Los juegos políticos en época de crisis ponen en riesgo la vida de millones de personas.
Que nos vamos a contagiar, parece ser un hecho ineludible. Que
algunos vamos a morir, también. De hecho, estamos presenciando en
primera fila un suceso capaz de poner en jaque no solo nuestra capacidad
de supervivencia, sino también –y muy importante- nuestra sensibilidad
humana, nuestro sentido comunitario y nuestra forma de afrontar la
incertidumbre con respecto al futuro, algo tan ajeno a nuestras
expectativas. La pandemia que ha paralizado al mundo revela las
falencias con relación a la capacidad de la ciencia y la medicina -cuyos
avances no parecen suficientes ante el ataque de un virus desconocido-,
sino también la falta de certeza sobre los mecanismos detrás de
decisiones trascendentales de las cuales depende la vida humana.

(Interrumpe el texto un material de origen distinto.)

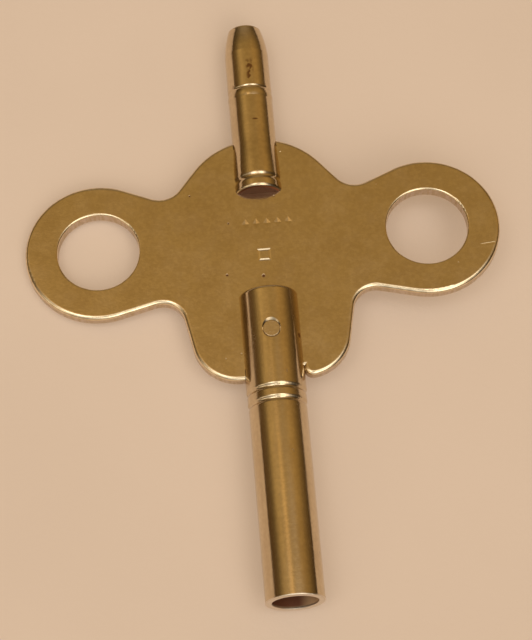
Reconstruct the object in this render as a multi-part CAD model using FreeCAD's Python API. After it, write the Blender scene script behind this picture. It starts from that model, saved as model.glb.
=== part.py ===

Los sistemas que han regido nuestros países durante más de un siglo
–y sus estructuras de base con un claro carácter colonialista- se
distinguen por la concentración del poder y las restricciones de acceso a
la educación para las grandes mayorías, con el propósito de blindar ese
poder y mantener a raya cualquier intento de democratización y
participación popular en los ámbitos políticos. El neoliberalismo llevó
el sistema al extremo, consolidando sus estructuras al impedir el
desarrollo económico de las capas más necesitadas y convirtiéndolas en
un vivero de mano de obra básica sin oportunidades de progreso, pero muy
necesario para asegurarse el incremento de su riqueza.
Los gobernantes puestos en el poder por las élites, por lo tanto,
responden a consignas dictadas por los intereses corporativos y toman
decisiones consensuadas con sus patrocinadores. Este es el escenario en
plena pandemia: políticos ajenos al bien común con el poder de decidir
sobre la vida de millones de seres humanos, todo ello con base en la
preeminencia del sistema económico. Para esta cúpula, el Covid19 ha sido
la panacea. Se acallaron las protestas, se impuso el miedo y el flujo
de los recursos para atender la crisis sanitaria se modera de acuerdo
con estrategias diseñadas a puerta cerrada.
En síntesis, la vida de los pueblos del tercer mundo –y también de
los primeros, según se puede observar- se encuentra atada a decisiones
divorciadas del más básico concepto humanitario, dependiente de cuánto
se podrá evitar la reducción de los grandes capitales aun cuando para
ello deba ponerse en riesgo la vida de los trabajadores. Como música de
fondo, se utiliza el ámbito mediático y el universo virtual para
confundir conceptos, divulgar información inexacta, incitar al rechazo
de grupos vulnerables y plantear escenarios de terror cuyo impacto
provoca una conveniente parálisis social.
Las relaciones indecentes entre capital y política nunca habían sido
tan puestas en evidencia como en este paréntesis, cuyos límites y
extensión son todavía una incógnita. En esta emergencia sanitaria de
proporciones globales, la destrucción de la infraestructura estatal -con
todo lo que ello implica- programada y perpetrada a espaldas de los
pueblos, constituye la prueba palpable de que el sistema político y
económico predominante es, más que una estrategia capitalista, un
auténtico suicidio y sobre todo una amenaza a las posibilidades de
desarrollo de nuestros países.
En estos días ha quedado a la vista el esqueleto endeble de un
sistema depredador, cuyas falacias caen por su peso ante la evidencia
palpable de su incapacidad de respuesta a una crisis humanitaria. El
mundo tiene que cambiar, pero también nuestra percepción de la realidad.
Esta pandemia parece ser parte de una guerra y, nosotros, simple carne
de cañón.
El debilitamiento de los Estados ha probado ser un auténtico suicidio.